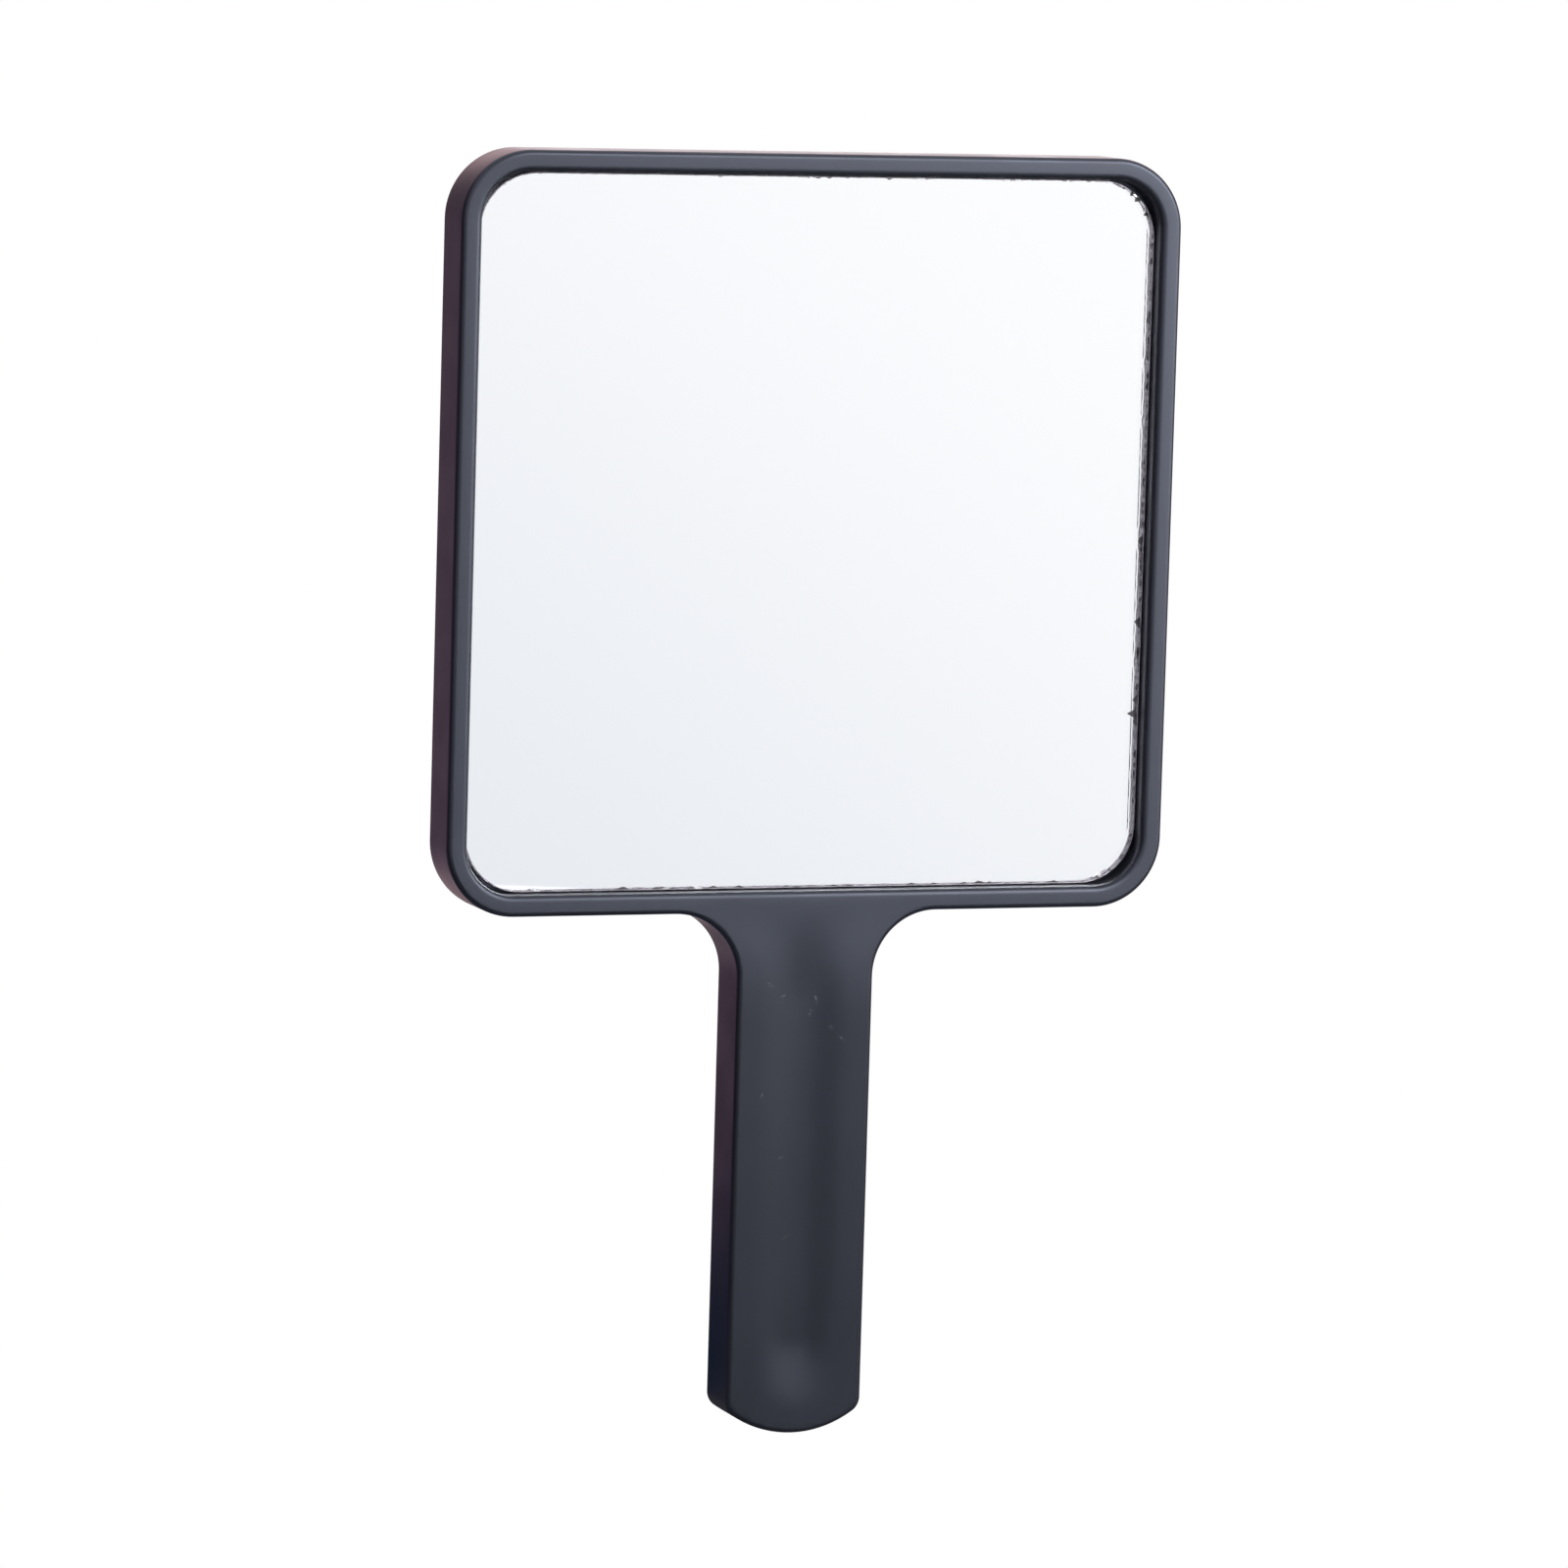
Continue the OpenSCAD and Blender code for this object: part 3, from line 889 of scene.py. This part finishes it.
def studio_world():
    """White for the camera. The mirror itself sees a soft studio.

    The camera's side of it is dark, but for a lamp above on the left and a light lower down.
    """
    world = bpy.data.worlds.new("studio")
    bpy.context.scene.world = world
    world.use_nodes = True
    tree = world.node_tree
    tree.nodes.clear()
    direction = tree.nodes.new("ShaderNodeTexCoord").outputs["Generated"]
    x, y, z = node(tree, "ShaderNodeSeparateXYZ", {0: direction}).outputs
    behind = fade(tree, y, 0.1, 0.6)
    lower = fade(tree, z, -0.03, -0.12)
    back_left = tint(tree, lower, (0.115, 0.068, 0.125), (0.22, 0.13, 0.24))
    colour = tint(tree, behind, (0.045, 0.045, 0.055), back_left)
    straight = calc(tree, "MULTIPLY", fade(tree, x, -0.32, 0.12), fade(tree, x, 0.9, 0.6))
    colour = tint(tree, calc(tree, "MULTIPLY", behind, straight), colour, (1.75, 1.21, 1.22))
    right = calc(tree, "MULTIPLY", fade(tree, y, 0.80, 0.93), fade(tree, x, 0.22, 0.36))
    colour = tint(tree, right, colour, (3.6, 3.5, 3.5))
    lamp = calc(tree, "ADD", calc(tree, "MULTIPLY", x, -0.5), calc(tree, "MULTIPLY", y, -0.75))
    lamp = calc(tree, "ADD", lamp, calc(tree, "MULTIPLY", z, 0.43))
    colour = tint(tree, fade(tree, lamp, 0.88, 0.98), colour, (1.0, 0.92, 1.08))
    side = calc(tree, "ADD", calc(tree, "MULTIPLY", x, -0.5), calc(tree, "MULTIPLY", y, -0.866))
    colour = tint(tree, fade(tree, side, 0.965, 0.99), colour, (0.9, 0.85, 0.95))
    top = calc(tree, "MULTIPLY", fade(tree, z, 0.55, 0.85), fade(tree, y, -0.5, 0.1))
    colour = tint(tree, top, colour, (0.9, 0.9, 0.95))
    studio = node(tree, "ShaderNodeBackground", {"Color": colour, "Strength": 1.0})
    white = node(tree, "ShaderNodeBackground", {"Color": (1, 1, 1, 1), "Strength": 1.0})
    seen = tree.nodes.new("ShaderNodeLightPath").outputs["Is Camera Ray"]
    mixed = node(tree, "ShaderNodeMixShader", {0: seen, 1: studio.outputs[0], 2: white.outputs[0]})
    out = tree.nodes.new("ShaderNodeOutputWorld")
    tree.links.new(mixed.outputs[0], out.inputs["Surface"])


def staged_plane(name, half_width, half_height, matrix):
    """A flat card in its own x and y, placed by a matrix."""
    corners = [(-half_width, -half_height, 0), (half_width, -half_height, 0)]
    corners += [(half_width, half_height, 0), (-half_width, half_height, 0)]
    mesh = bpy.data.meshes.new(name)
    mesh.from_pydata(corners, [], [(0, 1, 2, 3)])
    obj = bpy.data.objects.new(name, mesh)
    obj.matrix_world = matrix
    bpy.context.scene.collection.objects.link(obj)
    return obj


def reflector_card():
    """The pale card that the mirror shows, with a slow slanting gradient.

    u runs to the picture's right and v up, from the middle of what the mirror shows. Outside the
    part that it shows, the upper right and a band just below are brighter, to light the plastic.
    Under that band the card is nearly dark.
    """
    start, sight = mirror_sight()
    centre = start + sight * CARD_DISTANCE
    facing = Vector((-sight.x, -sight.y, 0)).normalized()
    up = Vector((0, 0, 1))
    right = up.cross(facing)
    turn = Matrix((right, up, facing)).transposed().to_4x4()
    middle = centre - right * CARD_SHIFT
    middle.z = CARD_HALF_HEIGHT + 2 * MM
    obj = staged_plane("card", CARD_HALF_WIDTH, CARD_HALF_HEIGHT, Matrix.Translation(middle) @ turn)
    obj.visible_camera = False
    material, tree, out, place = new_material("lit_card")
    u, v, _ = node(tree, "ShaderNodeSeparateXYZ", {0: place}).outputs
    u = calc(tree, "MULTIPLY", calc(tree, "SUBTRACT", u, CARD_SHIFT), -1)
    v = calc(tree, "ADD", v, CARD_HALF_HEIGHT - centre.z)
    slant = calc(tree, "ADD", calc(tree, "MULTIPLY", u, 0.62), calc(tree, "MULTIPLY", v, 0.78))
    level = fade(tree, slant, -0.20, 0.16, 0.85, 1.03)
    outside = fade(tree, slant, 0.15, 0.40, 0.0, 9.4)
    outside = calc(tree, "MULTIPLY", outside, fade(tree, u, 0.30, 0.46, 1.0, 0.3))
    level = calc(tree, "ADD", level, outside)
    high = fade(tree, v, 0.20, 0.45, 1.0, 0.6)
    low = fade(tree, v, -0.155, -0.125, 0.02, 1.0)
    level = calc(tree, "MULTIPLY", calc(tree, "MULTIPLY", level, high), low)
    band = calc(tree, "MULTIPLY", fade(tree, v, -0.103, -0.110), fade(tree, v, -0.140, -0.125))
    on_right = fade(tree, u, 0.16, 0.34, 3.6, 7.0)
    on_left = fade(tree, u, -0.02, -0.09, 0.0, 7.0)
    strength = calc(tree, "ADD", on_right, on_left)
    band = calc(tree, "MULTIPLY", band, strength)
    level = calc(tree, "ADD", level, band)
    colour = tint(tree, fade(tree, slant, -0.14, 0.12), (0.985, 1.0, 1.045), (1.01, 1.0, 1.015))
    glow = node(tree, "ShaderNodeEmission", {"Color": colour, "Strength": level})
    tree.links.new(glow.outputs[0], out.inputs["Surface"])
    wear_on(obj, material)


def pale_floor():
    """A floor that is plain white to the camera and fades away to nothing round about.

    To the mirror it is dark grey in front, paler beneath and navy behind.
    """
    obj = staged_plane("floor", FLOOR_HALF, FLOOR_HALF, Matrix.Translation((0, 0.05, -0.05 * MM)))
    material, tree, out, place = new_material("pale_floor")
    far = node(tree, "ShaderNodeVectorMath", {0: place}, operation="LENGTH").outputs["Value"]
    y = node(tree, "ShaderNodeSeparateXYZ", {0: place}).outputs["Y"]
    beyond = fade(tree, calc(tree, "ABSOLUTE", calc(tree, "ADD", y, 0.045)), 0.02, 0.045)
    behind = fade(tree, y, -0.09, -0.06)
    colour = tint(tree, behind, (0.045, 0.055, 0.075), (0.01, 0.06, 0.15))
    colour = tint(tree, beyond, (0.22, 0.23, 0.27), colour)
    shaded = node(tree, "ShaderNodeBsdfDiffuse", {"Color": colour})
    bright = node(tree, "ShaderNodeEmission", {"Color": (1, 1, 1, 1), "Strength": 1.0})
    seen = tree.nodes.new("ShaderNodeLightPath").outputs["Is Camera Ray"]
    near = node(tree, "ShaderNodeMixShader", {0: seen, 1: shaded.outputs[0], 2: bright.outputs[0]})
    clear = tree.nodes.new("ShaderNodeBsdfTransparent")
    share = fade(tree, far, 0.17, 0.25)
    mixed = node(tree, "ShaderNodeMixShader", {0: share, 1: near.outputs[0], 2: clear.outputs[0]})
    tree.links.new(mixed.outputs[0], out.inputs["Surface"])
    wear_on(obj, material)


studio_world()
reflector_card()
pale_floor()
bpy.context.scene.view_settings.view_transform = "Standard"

..........

* Task objective *
Print the material above verbatim, first line through the line containing "a soft studio.", both included.

* The answer *
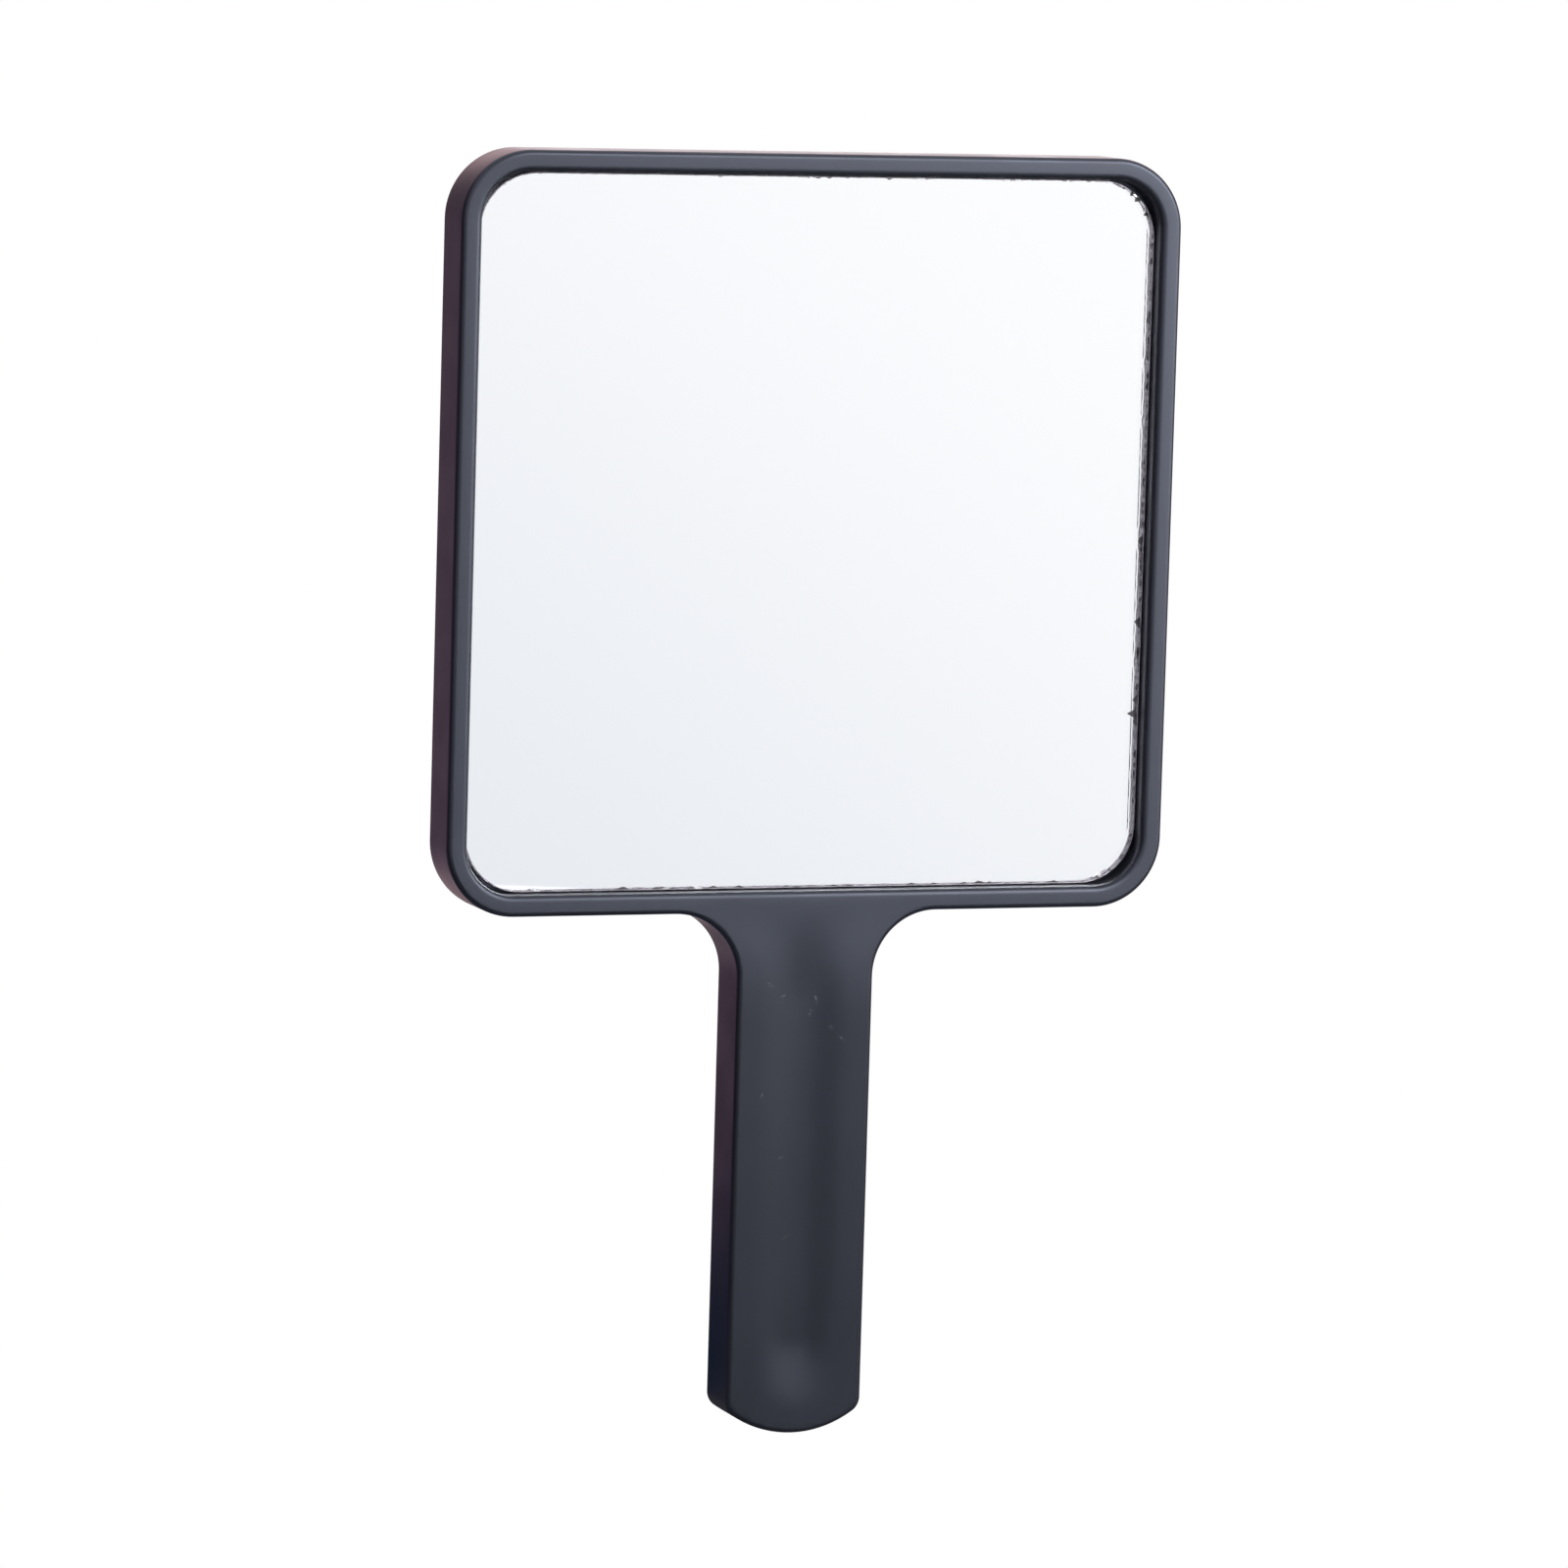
Continue the OpenSCAD and Blender code for this object: part 3, from line 889 of scene.py. This part finishes it.
def studio_world():
    """White for the camera. The mirror itself sees a soft studio.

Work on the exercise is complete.